America's voters: CNN Poll of polls

The sighs have it: In the 2000 election, then-Vice President Al Gore unloaded several heavy sighs while opponent then-Texas Gov. George W. Bush was answering questions. While focus groups thought Gore had performed better, the sigh heard round the world, parodied over and over, enforced the perception of Gore as a know-it-all. Not to blame Gore's heavy breathing, but he later lost the election.

Will 2012 debates make history? Yes, TBD and not sure yet.

Yes: This year's debate marks the first time in 20 years that a woman has moderated a presidential debate: CNN's Candy Crowley. Including Crowley, there have been eight female moderators since 1960.

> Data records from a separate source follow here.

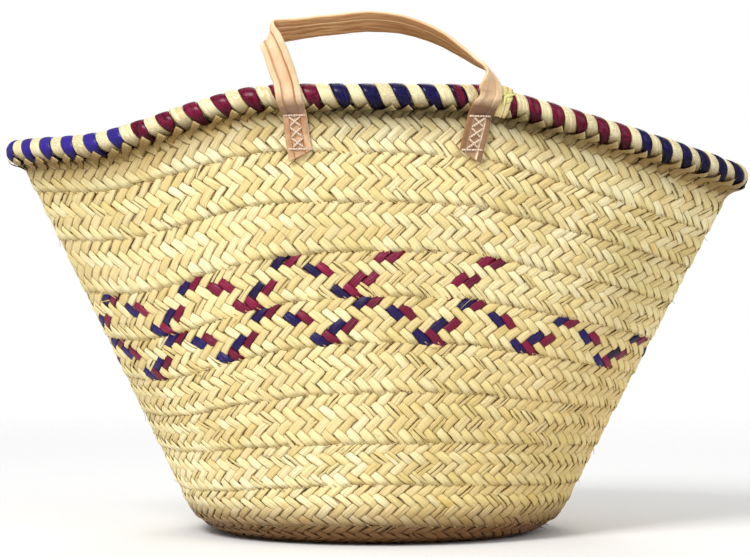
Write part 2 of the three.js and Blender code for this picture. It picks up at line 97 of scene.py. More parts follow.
class Socket:
    """A node's output, on which Python's arithmetic adds Math nodes."""

    def __init__(self, kit, link):
        self.kit, self.link = kit, link

    def _math(self, operation, *inputs, clamp=False):
        settings = {"operation": operation, "use_clamp": clamp}
        return self.kit.node("ShaderNodeMath", settings, dict(enumerate(inputs)))

    def __add__(self, other):
        return self._math("ADD", self, other)

    def __sub__(self, other):
        return self._math("SUBTRACT", self, other)

    def __mul__(self, other):
        return self._math("MULTIPLY", self, other)

    def __truediv__(self, other):
        return self._math("DIVIDE", self, other)

    def __rsub__(self, other):
        return self._math("SUBTRACT", other, self)

    def __rtruediv__(self, other):
        return self._math("DIVIDE", other, self)

    def __neg__(self):
        return self._math("MULTIPLY", self, -1)

    __radd__ = __add__
    __rmul__ = __mul__

    def abs(self):
        return self._math("ABSOLUTE", self)

    def clamped(self):
        return self._math("ADD", self, 0, clamp=True)

    def sine(self):
        return self._math("SINE", self)

    def step(self, low, high):
        """0 below low and 1 above high, with a smooth change between them."""
        return self.kit.node(
            "ShaderNodeMapRange",
            {"interpolation_type": "SMOOTHSTEP"},
            {"Value": self, "From Min": low, "From Max": high},
        )


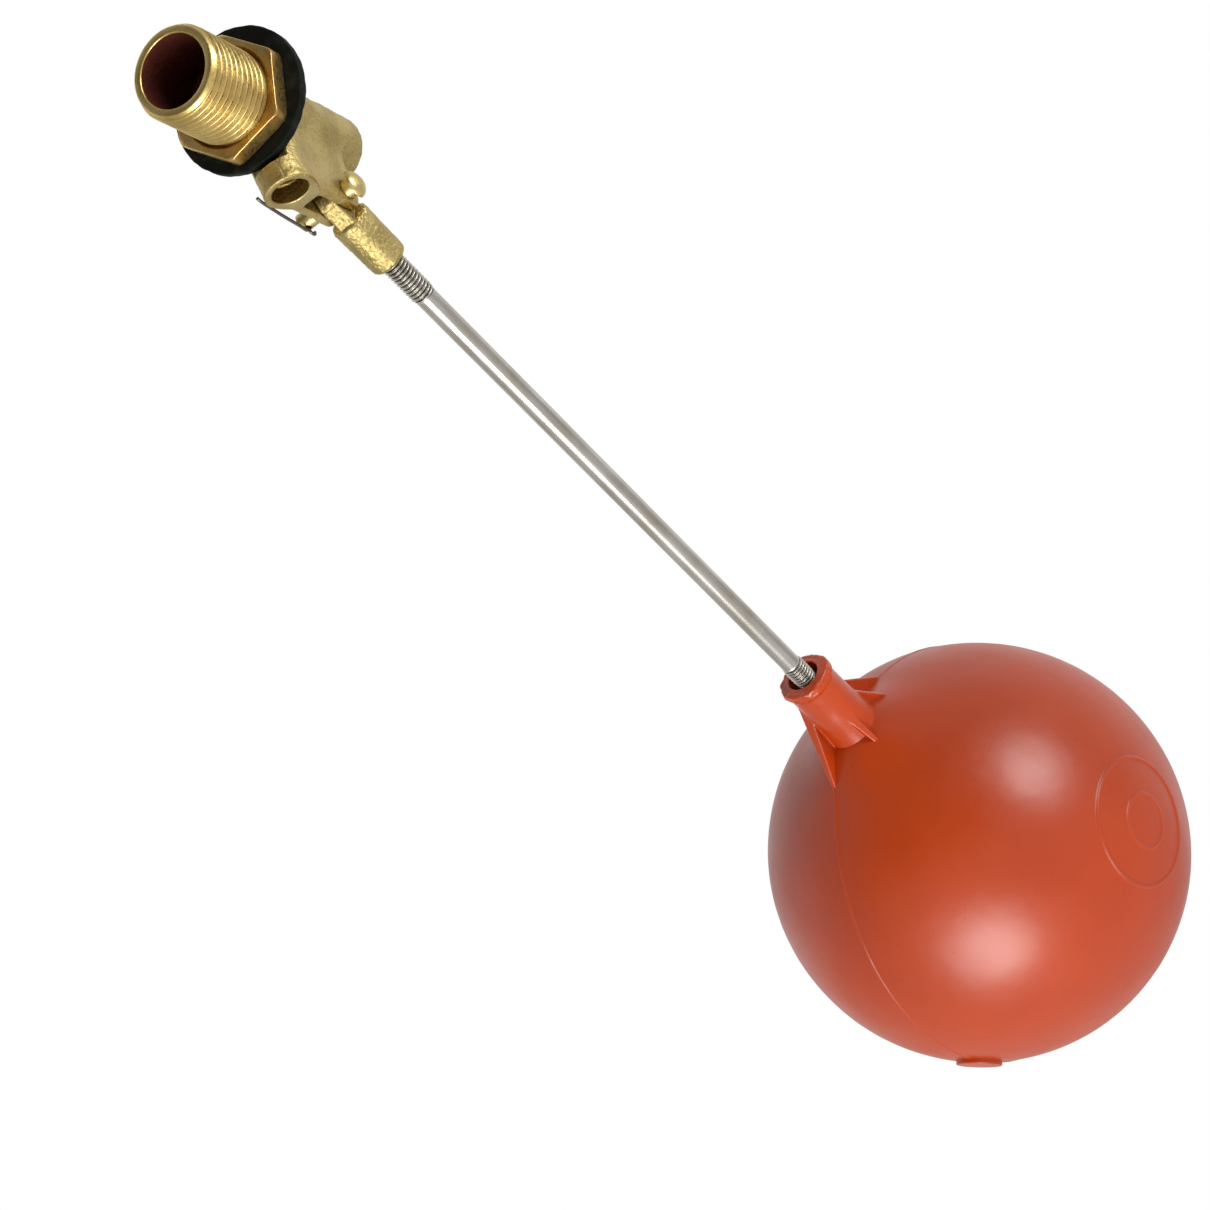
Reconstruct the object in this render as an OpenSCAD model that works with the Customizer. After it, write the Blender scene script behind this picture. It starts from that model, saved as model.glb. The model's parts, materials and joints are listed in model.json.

Another nugget about women and the debates? Only two female candidates have ever taken part in a general election debate. Both Geraldine Ferraro in 1984 and Sarah Palin in 2008 were candidates for vice president.

TBD: There have been no defining zingers and gaffes thus far, although Joe Biden tried to recycle Lloyd Bentsen's "You, sir, are no Jack Kennedy," delivered to Dan Quayle in the 1988 vice presidential debate. As Paul Ryan was talking about Kennedy cutting taxes, Biden retorted, "So now you're Jack Kennedy?"

Not sure yet: Only two debates -- 1960 and 2000 -- were game-changers, a Gallup Survey found. But a CNN poll immediately after President Barack Obama and Mitt Romney's first debate earlier this month showed that 67% of debate watchers said Romney won -- the first time any presidential candidate has topped 60% since the question was first asked in 1984.